Willie Nelson wore both of his own rings in The Electric Horseman, including a silver-toned wedding band on his left hand and a large gold signet-style ring on the ring finger of his right hand, detailed with five diamonds set against the round surface.
“That’s an interesting watchband,” Hallie (Jane Fonda) comments of the timepiece dressing Wendell’s left wrist. “Thank you, it’s Indian,” he responds, slipping it off for her review. The turquoise, white, and red-tiled cuff flanking his watch is affixed to a silver expanding band for easier removal. The digital watch itself consists of a plain round stainless steel case with a green rectangular LCD display. This style was popular through the late ’70s following the “quartz revolution”, as illustrated by the Casio 94QR-26, Timex LCD Digital, and Timex SSQ models.During the initial scene as Wendell helps Sonny prepare for one of his many public appearances, we see a second watch on the same wrist. This simple gold-toned watch has a round champagne-colored dial with gold non-numeric hour indices, worn on a dark brown leather strap.
How to Get the Look
Willie Nelson contributed much of his own persona into the character of Wendell Hickson, including his country-and-western garb that takes sartorial queues from cowboy culture and Native American tradition.
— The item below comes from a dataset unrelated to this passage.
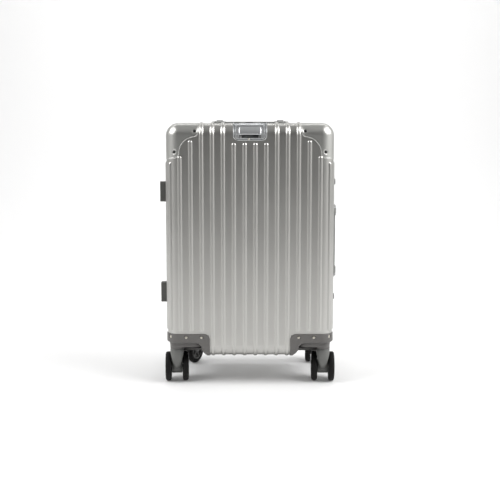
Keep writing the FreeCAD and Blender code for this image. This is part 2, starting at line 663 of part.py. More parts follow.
def side_feet(side):
    """Two feet that the case rests on when it lies on its hinge side."""
    feet = []
    for up in (-1, 1):
        box = block(("-half_width - foot_proud", "-half_width"),
                    (f"{side} * foot_y - foot_width / 2", f"{side} * foot_y + foot_width / 2"),
                    (f"handle_z + {up} * foot_spread - foot_half",
                     f"handle_z + {up} * foot_spread + foot_half"))
        doc.recompute()
        tip = box.Shape.BoundBox.XMin
        rim = [(number, size("foot_round"), size("foot_round"))
               for number, edge in enumerate(box.Shape.Edges, start=1)
               if edge.BoundBox.XLength > 1 or edge.BoundBox.XMax < tip + 0.01]
        fillet = doc.addObject("Part::Fillet", "foot")
        fillet.Base = box
        fillet.Edges = [edge for edge in rim if box.Shape.Edges[edge[0] - 1].BoundBox.XLength > 1]
        feet.append(fillet)
    keep(f"{back_or_lid(side)}_side_feet", group(*feet))


# ---- rivets

def rivet(base, direction):
    cone = doc.addObject("Part::Cone", "rivet")
    for value, expression in (("Radius1", "rivet_radius"), ("Radius2", "rivet_tip"),
                              ("Height", "rivet_height")):
        cone.setExpression(value, bound(expression))
    return place(cone, base, Rotation(Vector(0, 0, 1), direction))


def rivets(side):
    """The heads on the caps and housings of one half, and on the trolley cup."""
    out = Vector(0, side, 0)
    cap_face, housing_face = f"{side} * (face + cap_thickness)", f"{side} * (face + housing_proud)"
    angle = math.radians(size("rounding_angle"))
    round_radius = "(edge_radius + housing_proud)"
    heads = [
        rivet(("cap_edge + 8", cap_face, "shell_top - 17.5"), out),
        rivet(("half_width - 18", cap_face, "cap_bottom + 14"), out),
        rivet(("cap_edge + 7", f"{side} * foot_y", "shell_top + cap_thickness"), Vector(0, 0, 1)),
        rivet(("half_width + cap_thickness", f"{side} * foot_y", "cap_bottom + 12"), Vector(1, 0, 0)),
        rivet(("half_width - 70.5", housing_face, "housing_rivet_z"), out),
        rivet(("half_width - 39.5", housing_face, "housing_rivet_z"), out),
        rivet((f"half_width - edge_radius + {round_radius} * {math.sin(angle)}",
               f"{side} * (face - edge_radius + {round_radius} * {math.cos(angle)})",
               "housing_rivet_z"), Vector(math.sin(angle), side * math.cos(angle), 0)),
        rivet(("half_width + housing_proud", f"{side} * foot_y", "housing_rivet_z"), Vector(1, 0, 0)),
        rivet(("half_width + housing_proud", f"{side} * (foot_y - 22)", "housing_rivet_z"),
              Vector(1, 0, 0))]
    pieces = heads + [mirrored(head) for head in heads]
    if side < 0:
        lip = "(cup_bottom + slot_low) / 2"
        small = rivet(("0", "-face - cup_proud", lip), out)
        small.setExpression("Radius1", bound("rivet_radius / 2"))
        small.setExpression("Radius2", bound("rivet_tip / 2"))
        small.setExpression("Height", bound("rivet_height / 2"))
        pieces.append(small)
    keep(f"{back_or_lid(side)}_rivets", group(*pieces))


# ---- lining

def lining(side):
    """A thin tray that covers the tubes and steps over the caster housings."""
    open_end = f"parting + {side} * lining_edge"

    def tray(inset, beyond):
        end = f"{open_end} - {side} * {beyond}"
        if side > 0:
            return half_case(side, f"-lining_gap - {inset}", end, name="lining_tray")
        return prism(f"-lining_back + {inset}", end, case_outline(f"-lining_gap - {inset}"),
                     name="lining_tray")

    def step(extra):
        y_span = sorted((f"{side} * (face + 5)", f"{side} * (face - housing_depth - 3.5 - {extra})"),
                        key=size)
        return block((f"lining_notch - {extra}", "half_width"), y_span,
                     ("shell_bottom", f"lining_step + {extra}"))

    outside, inside = step("0"), step("lining_wall")
    outer = cut(tray("0", "0"), outside, mirrored(outside))
    inner = cut(tray("lining_wall", "5"), inside, mirrored(inside))
    keep(f"{back_or_lid(side)}_lining", cut(outer, inner))


def build():
    for side in (-1, 1):
        shell(side)
        frame(side)
        corner_caps(side)
        caster_housings(side)
        kingpins(side)
        rivets(side)
        side_feet(side)
        lining(side)
    frame_seal()
    for name, across, side, swivel in (("back_left_caster", -1, -1, 5), ("back_right_caster", 1, -1, -4),
                                       ("front_left_caster", -1, 1, -26),
                                       ("front_right_caster", 1, 1, -4)):
        caster(name, across, side, swivel)
    pins = carry_handles() + latches() + hinges()
    keep("pivot_pins", group(*pins))
    trolley_bezel()
    trolley_tubes()
    trolley_grip()
    trolley_button()


def check():
    """Stop if any object failed or any sub-part's shape can't be used."""
    for item in doc.Objects:
        if "Invalid" in item.State or "Error" in item.State:
            raise RuntimeError(f"{item.Label} is {item.State}")
    for sub_part in SUB_PARTS:
        if sub_part.Shape.isNull() or not sub_part.Shape.isValid() or not sub_part.Shape.Solids:
            raise RuntimeError(f"{sub_part.Label} has no valid shape")


def export():
    os.makedirs("parts", exist_ok=True)
    for sub_part in SUB_PARTS:
        sub_part.Shape.exportStep(f"parts/{sub_part.Label}.step")


build()
doc.recompute()
check()
export()
for sub_part in SUB_PARTS:
    box = sub_part.Shape.BoundBox
    print(f"{sub_part.Label}: {len(sub_part.Shape.Solids)} solids, {sub_part.Shape.Volume / 1000:.2f} cm3, "
          f"x {box.XMin:.1f} {box.XMax:.1f}, y {box.YMin:.1f} {box.YMax:.1f}, z {box.ZMin:.1f} {box.ZMax:.1f}")
print(len(SUB_PARTS), "sub-parts")
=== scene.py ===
"""Looks of the ribbed aluminium suitcase: formed sheets, mouldings, casters, materials, light, camera.

Lengths are in millimetres until a mesh is made. X runs across the case, Z is up and -Y is the
back with the trolley handle. "side" is -1 for the back half and 1 for the lid half, "across" is
-1 for the left and 1 for the right.
"""
import json
import math
import bpy
import numpy as np
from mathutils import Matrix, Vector


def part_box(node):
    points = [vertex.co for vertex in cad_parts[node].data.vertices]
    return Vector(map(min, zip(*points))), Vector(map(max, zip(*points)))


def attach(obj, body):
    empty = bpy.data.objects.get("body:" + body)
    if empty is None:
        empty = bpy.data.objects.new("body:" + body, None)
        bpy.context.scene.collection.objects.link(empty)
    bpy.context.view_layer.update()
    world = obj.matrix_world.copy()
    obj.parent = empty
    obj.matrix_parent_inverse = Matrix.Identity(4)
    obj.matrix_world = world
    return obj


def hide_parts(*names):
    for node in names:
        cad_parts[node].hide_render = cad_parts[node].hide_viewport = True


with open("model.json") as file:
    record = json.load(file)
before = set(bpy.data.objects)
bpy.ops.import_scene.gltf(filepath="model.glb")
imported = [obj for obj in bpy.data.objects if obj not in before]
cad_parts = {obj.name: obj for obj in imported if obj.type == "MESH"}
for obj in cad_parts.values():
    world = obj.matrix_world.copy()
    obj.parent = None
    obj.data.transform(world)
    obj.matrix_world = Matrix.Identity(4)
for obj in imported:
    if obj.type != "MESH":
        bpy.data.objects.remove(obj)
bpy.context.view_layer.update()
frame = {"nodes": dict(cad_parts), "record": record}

# ---- sizes of the case, without ribs
HALF_WIDTH, FACE, LOW, TOP, ROUND, WALL = 170.0, 108.0, 60.0, 536.0, 26.0, 1.2
FLAT_X, FLAT_Y, FLAT_LOW, FLAT_TOP = HALF_WIDTH - ROUND, FACE - ROUND, LOW + ROUND, TOP - ROUND
QUARTER = ROUND * math.pi / 2
SIDE_START = FLAT_X + QUARTER
TOP_START, LOW_START = FLAT_TOP + QUARTER, FLAT_LOW - QUARTER
RUN = {-1: 84.5, 1: 56.5}
PITCH, RIB_HEIGHT, RIB_BASE = 21.75, 2.2, 4.4
HANDLE_Z = 293.5
# where ribs stop: over the housings, at the corner caps by number from the middle, under the
# cup, before the side caps, and around the side handle's mounts and the side feet
RIB_LOW, RIB_TOPS, CUP_RIB_TOP, SIDE_RIB_TOP = 112.0, {5: 500.0, 6: 469.0, 7: 457.0}, 495.0, 460.0
HANDLE_BAND, MOUNT_GAP, FOOT_GAP, ENDLESS = 33.0, (37.0, 88.0), (81.0, 128.0), 900.0
# the cut-outs of the shells for the trolley cup, with its narrower foot, and for the housings
CUP_CUT_HALF, CUP_CUT_LOW, CUP_CUT_HIGH, CUP_FOOT_HALF, CUP_FOOT_TOP = 33.2, 499.6, 566.4, 26.0, 505.0
WHEEL_CUT_NEAR, WHEEL_CUT_FAR, WHEEL_CUT_LOW, WHEEL_CUT_HIGH = 84.0, 233.0, -4.0, 105.0


def box_mm(node):
    low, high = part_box(node)
    return np.array(low) * 1000, np.array(high) * 1000


# ---- mesh helpers

class Build:
    """Vertices and faces gathered from several parts of one piece."""

    def __init__(self):
        self.verts, self.faces, self.count = [], [], 0

    def add(self, verts, faces, turn=None, move=(0, 0, 0)):
        verts = np.asarray(verts, float)
        if turn is not None:
            verts = verts @ np.asarray(turn, float).T
        self.verts.append(verts + np.asarray(move, float))
        self.faces += [[index + self.count for index in face] for face in faces]
        self.count += len(verts)
        return self

    def piece(self, name, slot, body, nodes=(), sharp=40.0, bevel=0.0):
        mesh = bpy.data.meshes.new(name)
        mesh.from_pydata((np.concatenate(self.verts) * 0.001).tolist(), [], self.faces)
        mesh.validate()
        mesh.shade_smooth()
        mesh.set_sharp_from_angle(angle=math.radians(sharp))
        mesh.materials.append(MATERIALS[slot])
        thing = bpy.data.objects.new(name, mesh)
        bpy.context.scene.collection.objects.link(thing)
        if bevel:
            soften(thing, bevel)
        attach(thing, body)
        if nodes:
            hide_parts(*nodes)
        return thing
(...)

- Cognac-brown suede three-button fringe jacket with long camp-style collar, fringed chest and back yokes, and fringed hip pockets
- Light-colored printed Western-styled shirt with long point collar, snap-front placket, two chest pockets with snap-down flaps, and snap cuffs
- Light blue denim jeans
- Black large-studded leather belt
- Tan soft leather cowboy boots
- Gold five-diamond ring
- Silver-toned wedding band
- Stainless steel digital watch with rectangular green LCD display on turquoise, white, and red-tiled cuff with expanding band
Do Yourself a Favor and…
Check out the movie.
I don’t know what you’re gonna do… I’m gonna get me a bottle of tequila, one of those little keno girls that can suck the chrome off a trailer hitch, and kinda kick back.